On the one hand, voters are most troubled about the lack of progress on jobs and the economy despite billions of dollars spent on recovery projects and bailout efforts. On the other hand, the same voters are appalled by astronomical deficit and debt numbers occasioned by these same anti-recession measures. Consequently, Members are simultaneously being blamed by an ambivalent public for doing too much and too little—or at least of not doing enough of the right thing (whatever that might be).

How will Congress' failings play out at the polls on Nov. 2? Democrats had hoped their substantial legislative record would argue for keeping them in the majority. Yet, because the country remains skeptical about the merits of the health care bill, the stimulus projects and financial reforms, many Democrats are not touting these achievements.

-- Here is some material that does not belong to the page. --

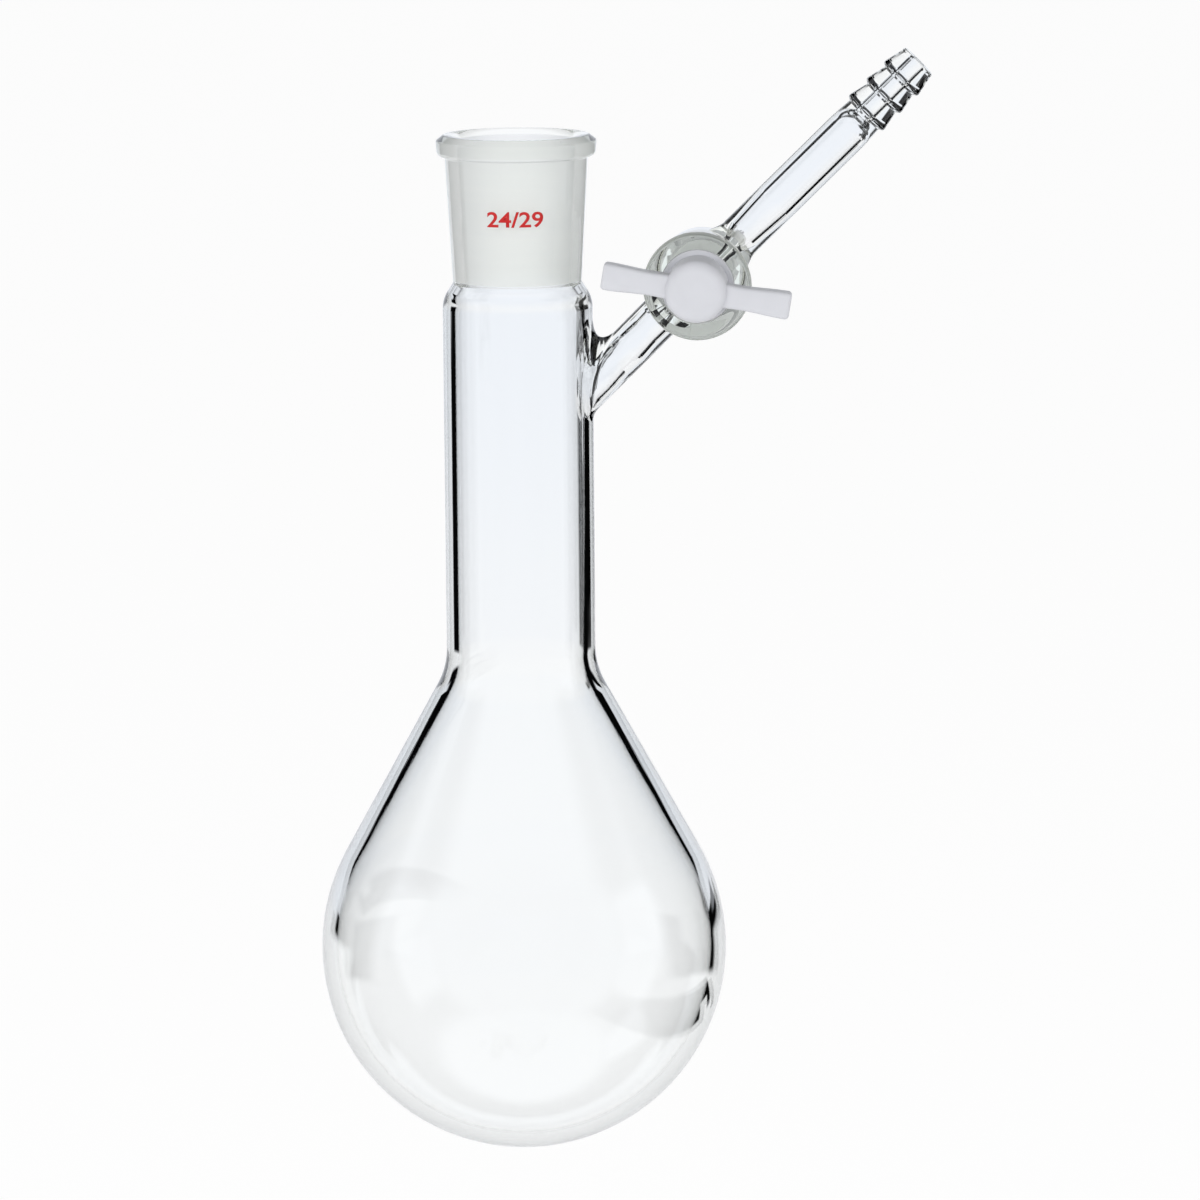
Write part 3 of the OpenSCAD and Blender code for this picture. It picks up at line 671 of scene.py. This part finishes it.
def studio_world(world):
    """A white wall behind, panels at the sides and a ceiling; what is dark between them draws the glass's edges."""
    tree = world.node_tree
    tree.nodes.clear()
    _, y, z, turned_to = bearings(tree, "Generated")
    raised = node(tree, "ShaderNodeMath", (-1400, -200), {"operation": "ARCSINE"}, i0=z).outputs[0]
    # a little above the level the wall draws in on both sides
    pocket = area(tree, (-1700, 200), *between(raised, 4, 13, 3))
    lean = node(tree, "ShaderNodeMath", (-1350, 200), {"operation": "MULTIPLY"},
                i0=pocket, i1=math.radians(14)).outputs[0]
    west, east = (node(tree, "ShaderNodeMath", (-1200, 200), {"operation": way}, i0=turned_to, i1=lean).outputs[0]
                  for way in ("SUBTRACT", "ADD"))
    room = node(tree, "ShaderNodeMapRange", (-1100, -1500), SMOOTH, Value=y,
                From_Min=-0.25, From_Max=-0.5, To_Max=0.8).outputs[0]
    lit = area(tree, (-1000, 200), *between(west, WALL_LEFT, 170, 3), *between(east, -170, WALL_RIGHT, 3),
               *between(raised, -95, WALL_TOP, 3))
    # a panel at each side, the ceiling, a high panel at the left and the dim room in front
    panels = (area(tree, (-1100, -300), *between(turned_to, -118, -86, 4), *between(raised, -95, 30, 6)),
              area(tree, (-1100, -600), *between(turned_to, 86, 118, 4), *between(raised, -95, 30, 6)),
              area(tree, (-1100, -900), *between(raised, 48, 95, 8)),
              area(tree, (-1100, -1200), *between(turned_to, -90, -59, 3), *between(raised, 28, 52, 3)), room)
    for i, panel in enumerate(panels):
        lit = node(tree, "ShaderNodeMath", (-600 + 120 * i, -300), {"operation": "MAXIMUM"},
                   i0=lit, i1=panel).outputs[0]
    level = node(tree, "ShaderNodeMapRange", (100, -300), Value=lit, To_Min=DARKEST, To_Max=LIGHTEST).outputs[0]
    studio = node(tree, "ShaderNodeBackground", (300, -300), Color=colour(WALL_TONE), Strength=level)
    # soft light comes from the white table and the sides; less of it falls from above
    glow = node(tree, "ShaderNodeMapRange", (100, -100), SMOOTH, Value=raised,
                From_Min=math.radians(15), From_Max=math.radians(50), To_Min=1.3, To_Max=0.25).outputs[0]
    soft = node(tree, "ShaderNodeBackground", (300, -100), Color=colour("#FFFFFF"), Strength=glow)
    white = node(tree, "ShaderNodeBackground", (300, 100), Color=colour("#FFFFFF"), Strength=0.97)
    node(tree, "ShaderNodeOutputWorld", (900, 0), Surface=shown(tree, white, soft, studio))


class FLASK_OT_studio(bpy.types.Operator):
    """Sets the floor, the light and the camera"""

    bl_idname = "flask.studio"
    bl_label = "Studio"

    def execute(self, context):
        props = context.scene.flask
        turn, rise = props.camera_turn, props.camera_rise
        back = Vector((math.sin(turn) * math.cos(rise), -math.cos(turn) * math.cos(rise), math.sin(rise)))
        bpy.ops.object.camera_add(location=AIM + back * DISTANCE)
        camera = context.active_object
        camera.name = "camera"
        camera.rotation_mode = "QUATERNION"
        roll = Matrix.Rotation(math.radians(ROLL), 3, "Z").to_quaternion()
        camera.rotation_quaternion = (-back).to_track_quat("-Z", "Y") @ roll
        camera.data.lens, camera.data.sensor_width = LENS, SENSOR
        camera.data.clip_start, camera.data.clip_end = 0.05, 50
        context.scene.camera = camera

        bpy.ops.mesh.primitive_plane_add(size=40, location=(0, 0, GLASS_BOX[0].z - props.floor_drop))
        floor = context.active_object
        floor.name = "floor"
        floor.data.materials.append(pale_floor())

        context.scene.world = bpy.data.worlds.new("studio")
        context.scene.world.use_nodes = True
        studio_world(context.scene.world)

        for name, place, size, power in (("key_light", (-0.7, -1.0, 0.25), 0.9, 5),
                                         ("fill_light", (0.9, -0.9, 0.05), 0.9, 3)):
            bpy.ops.object.light_add(type="AREA", location=place)
            lamp = context.active_object
            lamp.name = name
            lamp.data.size = size
            lamp.data.energy = power
            lamp.rotation_mode = "QUATERNION"
            lamp.rotation_quaternion = (-Vector(place)).to_track_quat("-Z", "Y")
            lamp.visible_glossy = False
            lamp.visible_transmission = False
        context.scene.view_settings.view_transform = "Standard"
        context.scene.cycles.max_bounces = 24
        context.scene.cycles.transmission_bounces = 24
        # light that a wall of glass mirrors over and over is left out, which keeps the dark rims black
        context.scene.cycles.glossy_bounces = 2
        return {"FINISHED"}


class FLASK_PT_panel(bpy.types.Panel):
    """Lists the steps that build the flask"""

    bl_label = "Schlenk flask"
    bl_idname = "FLASK_PT_panel"
    bl_space_type = "VIEW_3D"
    bl_region_type = "UI"
    bl_category = "Flask"

    def draw(self, context):
        for made in STEPS:
            self.layout.operator(made.bl_idname)


STEPS = (FLASK_OT_glass, FLASK_OT_numbers, FLASK_OT_key, FLASK_OT_studio)


def register():
    for made in (FlaskProps, *STEPS, FLASK_PT_panel):
        bpy.utils.register_class(made)
    bpy.types.Scene.flask = bpy.props.PointerProperty(type=FlaskProps)


def unregister():
    del bpy.types.Scene.flask
    for made in (FLASK_PT_panel, *reversed(STEPS), FlaskProps):
        bpy.utils.unregister_class(made)


def main():
    register()
    bpy.ops.flask.glass()
    bpy.ops.flask.numbers()
    bpy.ops.flask.key()
    bpy.ops.flask.studio()


if __name__ == "__main__":
    main()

Others, in marginal districts, are simply running away from them and the president.

Meanwhile, Republicans finally unveiled their "Pledge to America" last week, hailed in their media advisory as "a new governing agenda for the 111th Congress." If that's not a typo, they are planning a more ambitious lame-duck session than they complain Democrats intend to spring on them.

The GOP agenda is being attacked by critics as being short on specifics about spending cuts and long on recycling old planks such as tax cuts for everyone forever and "constitutional authority statements" for bills (already a House rule). Still, Republicans are to be commended for laying out a positive platform to counter their image as "the party of no."

It's hard to see a silver lining in either party's end game of scurrying out of town under a darkening cloud of deadlock and drift—except that it gives incumbents more time and fodder to campaign against the awful system (of which they are a part).

While the 111th Congress did produce an impressive list of legislative accomplishments, it is clear they are not resonating with mainstream voters. Whichever party controls the next Congress should be sufficiently chastened by clear warning signs that people are fed up with both parties and expect real change in the system and the policies that it produces.